Problem pojawił się podczas potrzeby odpalenia z weba `phpmyadmin'.

Hashując alias, przenosząc się na powrót do `/var' mogę odpalić phpmyadmin, 

podobnie gdy podlinkuję ten katalog (phpmyadmin) do domowego wskazanego aliasem.

Pytanie - czy istnieje jakieś eleganckie rozwiązanie tego problemu, czy należy takie sprawy

załatwiać ordynarnie symlinkiem?

P.S - znalazłem wspaniały edytor napisany pythonie - editra. Moim zdaniem lepszy od bluefisha.

Można załączyć symulację vi, włączyć antyaliasing dla czcionek oraz posiada możliwość edycji styli.

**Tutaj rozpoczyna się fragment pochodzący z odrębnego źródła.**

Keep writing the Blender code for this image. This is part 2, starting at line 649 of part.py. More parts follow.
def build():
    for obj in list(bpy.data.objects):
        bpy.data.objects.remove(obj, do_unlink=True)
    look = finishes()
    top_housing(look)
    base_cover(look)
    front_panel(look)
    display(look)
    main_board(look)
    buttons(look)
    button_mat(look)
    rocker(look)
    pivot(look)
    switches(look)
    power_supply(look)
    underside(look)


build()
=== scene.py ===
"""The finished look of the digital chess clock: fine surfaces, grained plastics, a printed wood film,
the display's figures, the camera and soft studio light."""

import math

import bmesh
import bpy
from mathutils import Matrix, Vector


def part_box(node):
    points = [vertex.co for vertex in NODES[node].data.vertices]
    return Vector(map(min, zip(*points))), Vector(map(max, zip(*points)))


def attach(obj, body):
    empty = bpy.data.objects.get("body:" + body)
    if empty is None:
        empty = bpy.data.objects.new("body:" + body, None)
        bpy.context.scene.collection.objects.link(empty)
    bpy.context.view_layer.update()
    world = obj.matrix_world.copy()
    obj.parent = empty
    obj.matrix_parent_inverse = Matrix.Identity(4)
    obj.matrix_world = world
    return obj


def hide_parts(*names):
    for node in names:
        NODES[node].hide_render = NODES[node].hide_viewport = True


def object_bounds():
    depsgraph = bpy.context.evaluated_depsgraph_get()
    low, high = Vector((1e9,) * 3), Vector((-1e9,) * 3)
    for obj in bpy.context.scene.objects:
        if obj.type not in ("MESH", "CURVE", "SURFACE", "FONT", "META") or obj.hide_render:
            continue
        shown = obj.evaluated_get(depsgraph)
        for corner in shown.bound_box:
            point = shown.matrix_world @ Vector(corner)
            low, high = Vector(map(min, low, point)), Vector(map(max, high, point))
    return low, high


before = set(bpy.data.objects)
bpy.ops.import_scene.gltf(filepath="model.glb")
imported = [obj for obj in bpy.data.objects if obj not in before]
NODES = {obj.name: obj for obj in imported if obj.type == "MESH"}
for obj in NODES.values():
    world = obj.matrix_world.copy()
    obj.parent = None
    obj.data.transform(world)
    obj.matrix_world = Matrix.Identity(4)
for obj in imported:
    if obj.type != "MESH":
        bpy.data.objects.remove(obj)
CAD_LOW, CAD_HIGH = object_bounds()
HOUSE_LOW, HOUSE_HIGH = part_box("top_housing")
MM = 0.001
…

Całkiem przyzwoity, posiada również autouzupełnianie.

editra

----------

## mrhe

może jakieś logi?

----------

## Jacekalex

Zrób sobie do rzeczy administracyjnych osobnego Virtualhosta, z osobną konfiguracją.

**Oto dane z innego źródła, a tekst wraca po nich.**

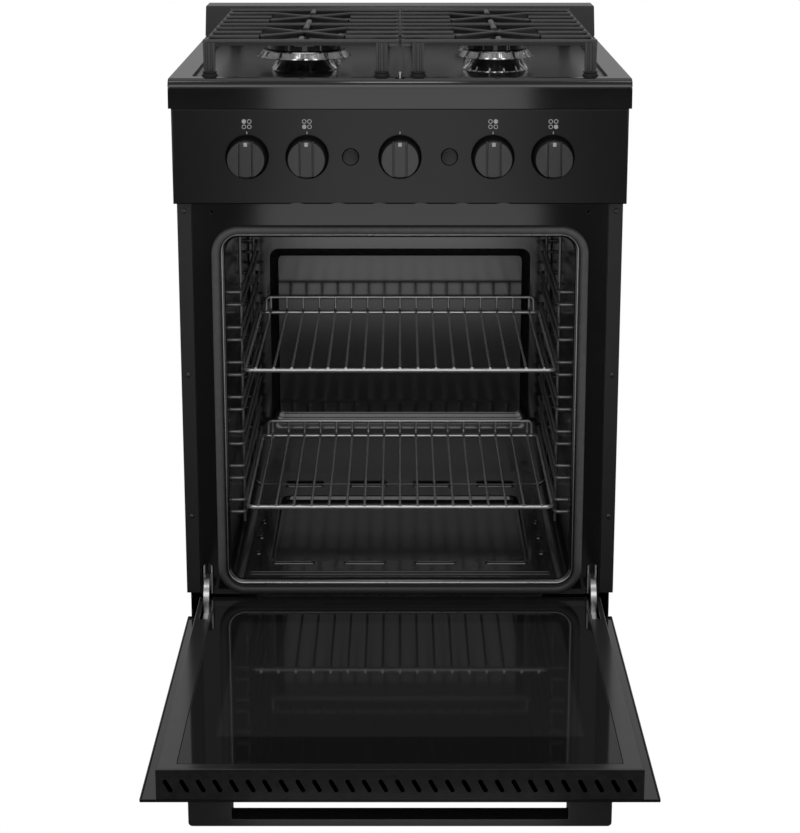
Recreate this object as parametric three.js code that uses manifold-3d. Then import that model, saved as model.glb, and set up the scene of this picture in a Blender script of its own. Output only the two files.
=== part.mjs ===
// Freestanding gas range, 24 inch class, with its oven door standing open.
// Millimetres, +Z up, the front of the range towards -Y.
// All places are first given from the closed door's outer face (y = 0), the floor (z = 0) and the
// middle of the range (x = 0). The last lines move the origin to the middle of the footprint.
import Module from 'manifold-3d';
import * as THREE from 'three';
import { mergeVertices } from 'three/addons/utils/BufferGeometryUtils.js';

const wasm = await Module();
wasm.setup();

// ---- Driving dimensions ----

// Overall
const rangeWidth = 606;
const cooktopOverhang = 3;
const rangeDepth = 646;
const cooktopHeight = 914;
const baseHeight = 30;
const sheet = 1.5;
const gap = 0.3;
const doorAngle = 90;

// Facets, how far a cutting tool reaches past the faces it cuts, and when corners are one
const roundSides = 24;
const smallSides = 16;
const holeSides = 12;
const wireSides = 6;
const cornerSteps = 5;
const bendSteps = 6;
const gasketSteps = 7;
const armSteps = 14;
const over = 1;
const weldDistance = 1e-4;

// Levelling feet
const footRadius = 19;
const footPadHeight = 8;
const footNeckRadius = 10;
const footCollarRadius = 15;
const footCollarHeight = 6;
const footStudRadius = 6;
const footStudLength = 26;
const footInsetX = 46;
const footInsetFront = 110;
const footInsetBack = 48;

// Body panels
const frontPlane = 50;
const baseWallHeight = 24;
const sideFlange = 19;
const backFlange = 16;
const notchRise = 2;
const notchDepth = 52;
const ventRows = 9;
const ventPitch = 16;
const ventWidth = 150;
const ventHeight = 6;
const ventTopInset = 25;
const inletInset = 70;
const inletRise = 29;
const inletHoleRadius = 20;

// Kick panel
const kickTop = 126;
const kickBottom = 42;
const kickFace = 8;

// Front frame and hinge slots
const frameRise = 1;
const hingeInset = 30;
const hingeSlotWidth = 16;
const hingeSlotHeight = 44;

// Oven cavity, its inner walls inset from the body, the door's top and the back of the range
const cavityInset = 63;
const cavityRise = 21;
const cavityTopInset = 49;
const cavityBackInset = 154;
const cavityRadius = 20;
const linerFlange = 24;
const linerHingeGap = 2.7;
const frameLap = 6.5;
const recessSideInset = 34.5;
const recessRise = 98;
const recessTopInset = 104;
const recessDepth = 12;
const recessRadius = 13;
const floorOpeningSideInset = 45;
const floorOpeningFront = 122;
const floorOpeningBackInset = 62;
const lampRadius = 26;
const lampCollar = 6;
const lampCollarThickness = 4.5;
const lampDrop = 6;
const lampHeight = 34;
const lampSideInset = 97;
const lampBackInset = 92;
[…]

Potem możesz stosować aliansy, dowiązania, osobną kontrolę dostępu np przez autoryzacje http albo 

po  certyfikatach SSL.

Pozdro

 :Cool: 

----------

## kazdva

Tak jak Jacekalex zasugerowal, osobny vhost bylby tutaj najlepszy. A wlasciwie to nawet pare vhostow. Mozesz np. zrobic pma.localhost dla phpMyAdmin i php.localhost do nauki PHP.

Upewnij sie ze Twoj php.ini na odpowiednio ustawiony open_basedir. Z tego co pamietam domyslnie jest pusty, ale jesli jest ustawiony na /var/www to bedziesz mial problem z odpalaniem plikow z innych katalogow.

----------